The world Danaher desires would be an unjust, Balkanized world, where, for instance, any storekeeper on the Pearl Street Mall could refuse to do business with any person wearing a Christian cross around her neck. That is a debased world we’ve seen in the recent past, and it’s really, really not pretty. Indeed, it is a world at odds with religious freedom.
Suffering from self-created cognitive dissonance between reality and dogma, the Catholic church and other conservative religious organizations love to play the persecution card. This is no different from how some religious folk in the past complained about mixed-race weddings being an affront to Christian religious tenets.
Back in the 1960s, when a Virginia judge ruled against the Lovings, a mixed-race couple threatened with 25 years in jail, he too was guided by his dogmatic biblical views, writing:
“Almighty God created the races white, black, yellow, malay and red, and he placed them on separate continents.

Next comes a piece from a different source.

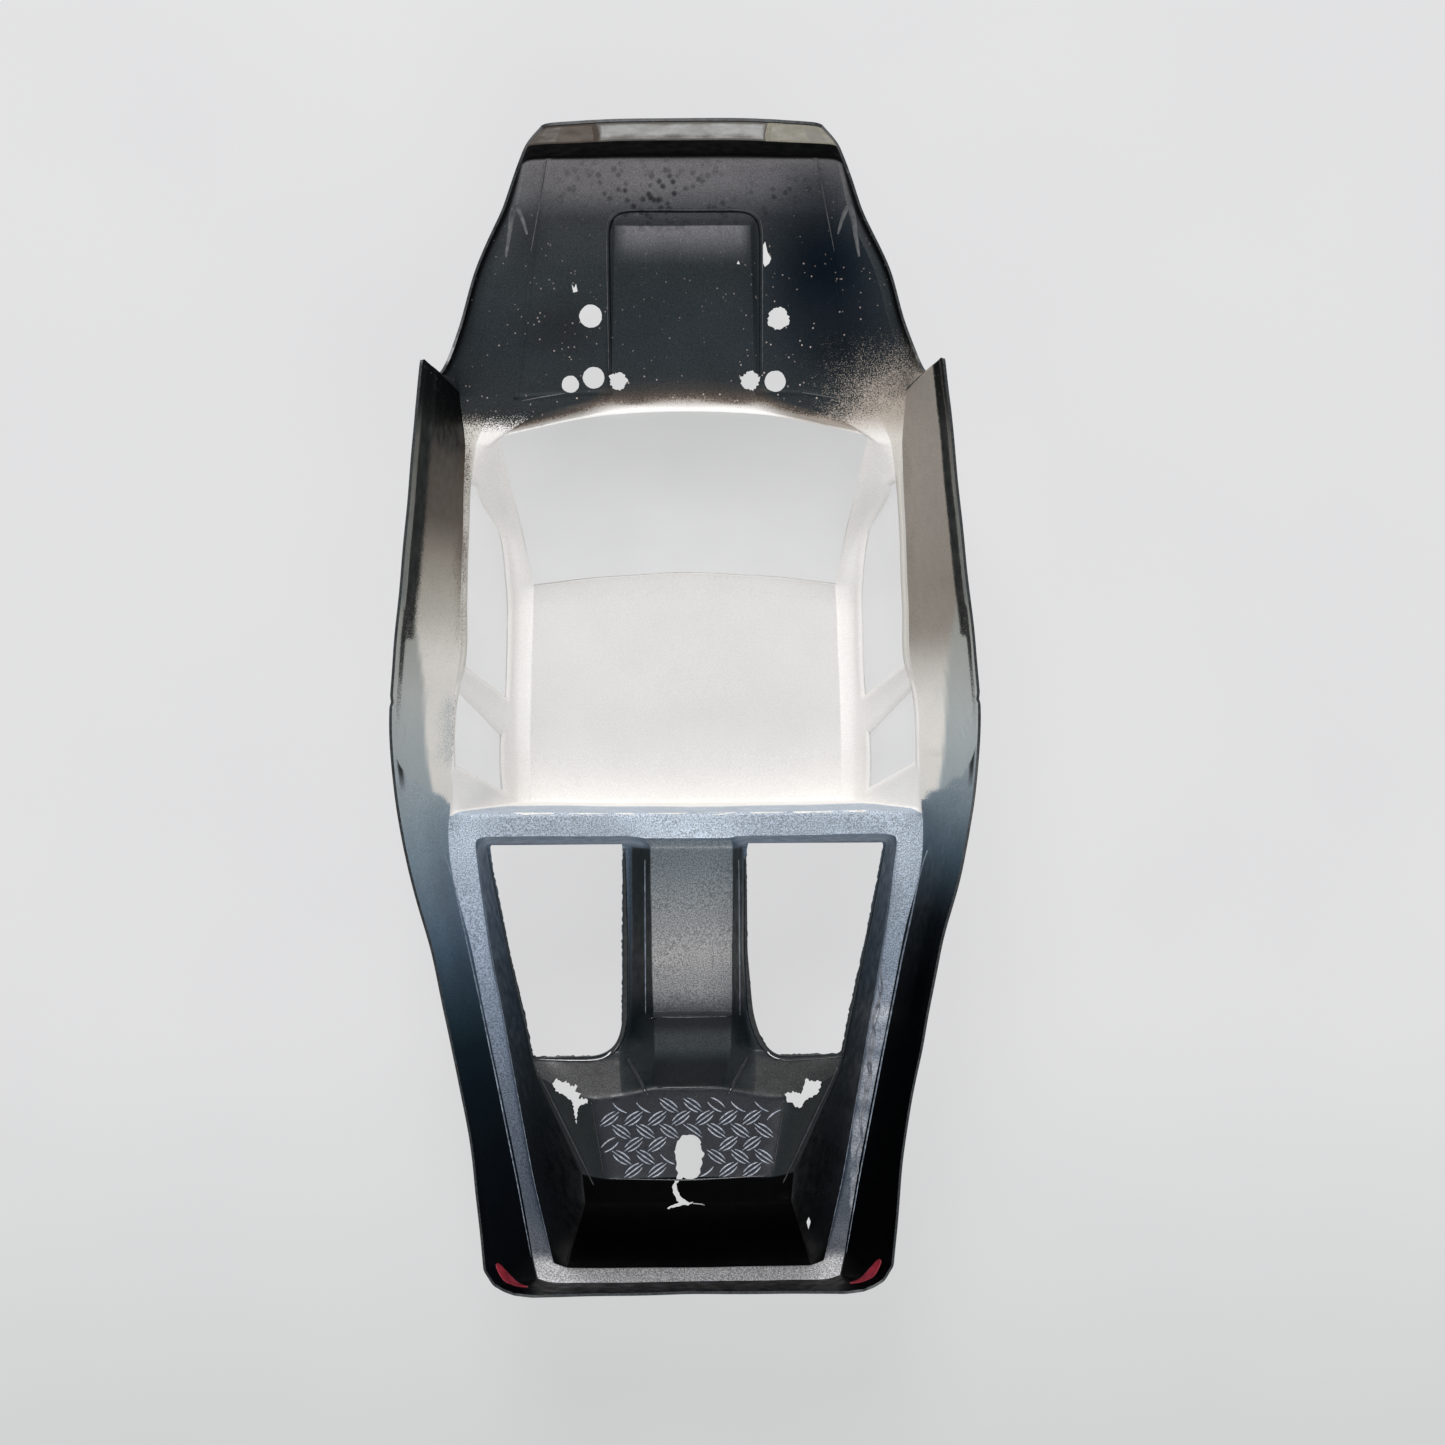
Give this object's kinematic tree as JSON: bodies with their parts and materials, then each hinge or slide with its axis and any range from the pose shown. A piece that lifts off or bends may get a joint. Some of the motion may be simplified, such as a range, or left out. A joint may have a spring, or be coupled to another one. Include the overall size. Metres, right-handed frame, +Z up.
{
  "type": "radio-controlled pickup body shell",
  "caption": "Thin vacuum-formed pickup body shell on its roof, open underneath, with clear windows, a scooped hood and an open load bed.",
  "frame": {"origin": "centre of the bounding box's bottom, on the surface that the roof lies on", "axes": "+Z up out of the open underside, +Y towards the nose, +X to the right seen from above; the shell lies on its roof as pictured"},
  "size_m": [0.2014, 0.416, 0.1051],
  "materials": {
    "black_paint": "black paint seen on the inside of clear sheet, faint metallic speckle, satin",
    "blue_grey_paint": "metallic blue-grey paint fading to black, satin",
    "white_paint": "white paint with brown-grey overspray near the doors",
    "clear_sheet": "clear sheet, slightly hazed",
    "red_sticker": "red printed vinyl",
    "silver_sticker": "grey-silver printed vinyl"
  },
  "bodies": {
    "root": {"bed_floor": "blue_grey_paint", "bed_front_rail": "blue_grey_paint", "bed_front_wall": "blue_grey_paint", "bed_rear_rail": "blue_grey_paint", "bed_spine": "blue_grey_paint", "cab_back_wall": "white_paint", "grille_sticker": "silver_sticker", "hood_panel": "black_paint", "left_bed_rail": "blue_grey_paint", "left_bed_step": "blue_grey_paint", "left_bed_wall": "blue_grey_paint", "left_door_panel": "white_paint", "left_door_window": "clear_sheet", "left_fender": "black_paint", "left_headlight_sticker": "silver_sticker", "left_quarter_panel": "blue_grey_paint", "left_quarter_window": "clear_sheet", "left_tail_light_sticker": "red_sticker", "left_window_frame": "white_paint", "nose_panel": "black_paint", "right_bed_rail": "blue_grey_paint", "right_bed_step": "blue_grey_paint", "right_bed_wall": "blue_grey_paint", "right_door_panel": "white_paint", "right_door_window": "clear_sheet", "right_fender": "black_paint", "right_headlight_sticker": "silver_sticker", "right_quarter_panel": "blue_grey_paint", "right_quarter_window": "clear_sheet", "right_tail_light_sticker": "red_sticker", "right_window_frame": "white_paint", "roof_panel": "white_paint", "tail_inner_slope": "black_paint", "tail_panel": "black_paint", "windscreen": "clear_sheet"}
  },
  "joints": []
}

And but for the interference with this arrangement there would be no cause for such marriages. The fact that He separated the races shows that He did not intend for the races to mix.”
In short, he considered miscegenation a sin (dark skin being the mark of Cain, and all that metaphorical nonsense). But the U.S. Supreme Court eventually overturned this religious non-reasoning as violating neutral Equal Protection guarantees.
Simply replace race with sexual orientation, and you’ve advanced the clock a half-century. And hip-hip-hooray!, we are now in a very similar time of progress with respect to treating gays and lesbians equitably under the law.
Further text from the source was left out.